_Problem requirements_
Starting at the first line of the data below, write out each line exactly until you reach the line containing "from FreeCAD import", and include that line too.

_Source excerpt_

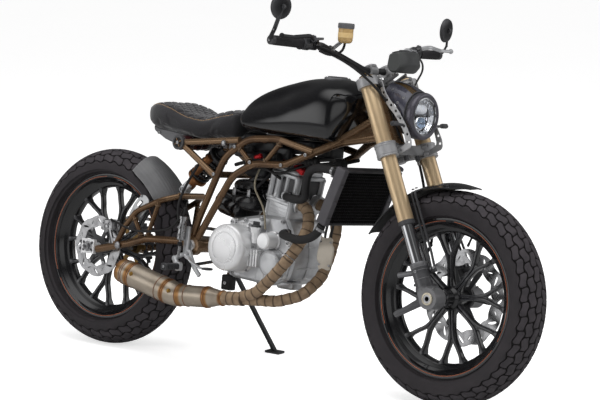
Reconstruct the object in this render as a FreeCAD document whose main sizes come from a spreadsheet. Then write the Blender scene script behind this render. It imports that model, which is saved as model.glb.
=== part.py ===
import FreeCAD, Part
import math
import os
import Sketcher
from FreeCAD import Placement, Rotation, Vector

# A street motorcycle with one cylinder, parked on its side stand.
# Upright frame: X forward, Y to the rider's left, Z up, origin on the ground below the rear axle.
# Steering frame: s runs up the steering axis, x forward and square to it, y to the left.
# Lengths are in millimetres and angles in degrees.

SIZES = {
    # stance
    "wheelbase": 1480,
    "lean_angle": 7.76,
    "rake_angle": 25.5,
    "steer_limit": 30,
    "steer_clearance": 6,
    "axle_lead": 46,
    "seat_gap": 0.3,
    # tyres
    "tyre_radius": 345,
    "tyre_height": 104,
    "front_tyre_half": 70,
    "front_crown_drop": 42,
    "rear_tyre_half": 80,
    "rear_crown_drop": 74,
    # rims
    "flange_height": 15,
    "flange_width": 6,
    "barrel_drop": 33,
    "barrel_web": 14,
    "front_rim_half": 49,
    "rear_rim_half": 51.5,
    "spoke_count": 8,
    "spoke_depth": 24,
    "spoke_split": 132,
    "spoke_half": 8.5,
    "branch_width": 14,
    "hub_radius": 31,
    "front_hub_right": 60,
    "hub_bore_gap": 0.5,
    # brakes and final drive
    "front_disc_radius": 158,
    "front_disc_offset": 69,
    "caliper_s": 66,
    "caliper_x": -88,
    "caliper_length": 66,
    "caliper_width": 46,
    "caliper_height": 84,
    "rear_disc_radius": 108,
    "rear_disc_offset": 86,
    "disc_thickness": 5,
    "disc_windows": 6,
    "disc_scallops": 12,
    "scallop_radius": 11,
    "carrier_ring": 6,
    "sprocket_offset": 94,
    "sprocket_radius": 103,
    "sprocket_teeth": 38,
    "sprocket_thickness": 5,
    "sprocket_gullet": 5,
    "sprocket_hole": 20,
    "chain_height": 15,
    "chain_side_gap": 1.6,
    "chain_plate": 2.4,
    "drive_x": 540,
    "drive_z": 408,
    "drive_radius": 36,
    # axles
    "front_axle_radius": 12.5,
    "front_axle_half": 137,
    "front_axle_bore": 8,
    "axle_ring_radius": 20,
    "rear_axle_radius": 12,
    "rear_axle_half": 140,
    "adjuster_length": 58,
    "adjuster_width": 14,
    "adjuster_height": 50,
    "pivot_x": 482,
    "pivot_z": 402,
    "pivot_radius": 11,
    "pivot_half": 148,
    "pivot_head_radius": 19,
    "pivot_head_height": 4,
    # fork and yokes
    "yoke_offset": 30,
    "fork_half": 107,
    "outer_radius": 26,
    "outer_bottom": 256,
    "outer_top": 757,
    "inner_radius": 21.5,
    "foot_radius": 27,
    "foot_top": 122,
    "foot_eye": 34,
    "lower_yoke_s": 505,
    "lower_yoke_height": 46,
    "top_yoke_s": 737,
    "top_yoke_height": 30,
    "yoke_wall": 9,
    "stem_radius": 14,
    "stem_bottom": 474,
    "head_radius": 28,
    "head_bore_gap": 1,
    "head_clearance": 5,
    # frame
    "frame_tube": 12,
    "frame_half": 130,
    "brace_tube": 9,
    "lug_radius": 34,
    "lug_thickness": 26,
    "rail_height": 778,
    "tail_x": 388,
    "tail_z": 744,
    "tail_radius": 24,
    "tail_half": 144,
    "tail_clamp": 17,
    "frame_bend": 120,
    # swingarm
    "arm_tube": 13,
    "arm_upper_tube": 10,
    "arm_half": 120,
    "arm_bend": 90,
    "arm_lug_radius": 25,
    "bobbin_radius": 12,
    "bobbin_bore": 3.4,
    "bobbin_length": 16,
    # shock
    "shock_low_x": 312,
    "shock_low_z": 578,
    "shock_top_x": 494,
    "shock_top_z": 744,
    "damper_radius": 17,
    "spring_radius": 31,
    "spring_wire": 5.5,
    "spring_turns": 6,
    # engine
    "case_half": 80,
    "case_round": 22,
    "clutch_radius": 80,
    "clutch_face": 168,
    "generator_radius": 78,
    "generator_face": 150,
    "cylinder_length": 118,
    "cylinder_width": 134,
    "cylinder_lean": 9.5,
    "port_radius": 25,
    "cylinder_round": 14,
    # exhaust
    "header_radius": 20,
    "collector_radius": 24,
    "can_radius": 42,
    "can_front_radius": 36,
    # cooling
    "radiator_half": 131,
    "radiator_tank": 25,
    "radiator_depth": 38,
    "radiator_low_x": 1040,
    "radiator_low_z": 535,
    "radiator_high_x": 1109,
    "radiator_high_z": 722,
    "radiator_frame": 10,
    "hose_radius": 14,
    # tank and seat
    "tank_tunnel_half": 106,
    "cap_x": 940,
    "cap_radius": 34,
    "cap_height": 14,
    # bars
    "bar_radius": 11,
    "bar_s": 790,
    "bar_x": 11,
    "riser_half": 42,
    "clamp_width": 34,
    "riser_radius": 15,
    "grip_radius": 16,
    "grip_length": 118,
    "perch_radius": 18,
    "perch_length": 62,
    "perch_gap": 8,
    "bar_bend": 40,
    "lever_radius": 6,
    "lever_ball": 9,
    "reservoir_radius": 25,
    "reservoir_height": 62,
    "mirror_radius": 41,
    "mirror_depth": 14,
    "mirror_stalk": 6,
    "mirror_clamp": 15,
    # lamps and dash
    "lamp_radius": 75,
    "lamp_x": 136.6,
    "lamp_s": 585,
    "lamp_depth": 96,
    "dash_x": 117,
    "dash_s": 781,
    "dash_width": 112,
    "dash_depth": 62,
    "dash_height": 72,
    # guards
    "fender_gap": 20,
    "fender_half": 66,
    "fender_start": 81,
    "fender_end": 151,
    "hugger_gap": 17,
    "hugger_half": 84,
    "hugger_start": 34,
    "hugger_end": 66,
    "guard_thickness": 3.5,
    "fender_drop": 16,
    "fender_strut": 4,
    "hugger_drop": 60,
    # side stand
    "stand_pivot_x": 440,
    "stand_pivot_y": 150,
    "stand_pivot_z": 300,
    "stand_foot_x": 570,
    "stand_foot_y": 252,
    "stand_radius": 9,
    "stand_knuckle": 13,
    "stand_pin": 5,
    "stand_pin_gap": 0.3,
    "stand_foot_length": 62,
    "stand_foot_width": 34,
    "stand_foot_thickness": 8,
    # feet
    "peg_x": 478,
    "peg_z": 328,
    "peg_radius": 12,
    "peg_start": 170,
    "peg_end": 245,
}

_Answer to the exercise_
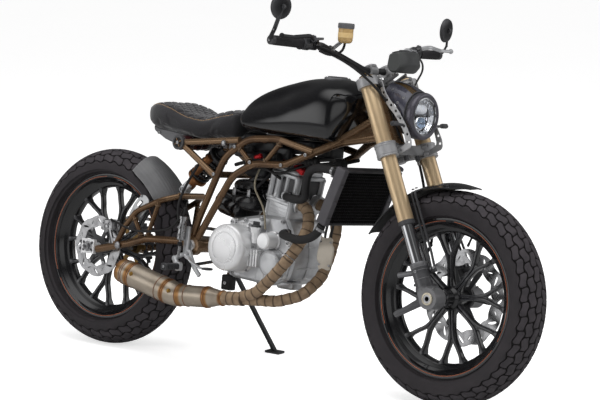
Reconstruct the object in this render as a FreeCAD document whose main sizes come from a spreadsheet. Then write the Blender scene script behind this render. It imports that model, which is saved as model.glb.
=== part.py ===
import FreeCAD, Part
import math
import os
import Sketcher
from FreeCAD import Placement, Rotation, Vector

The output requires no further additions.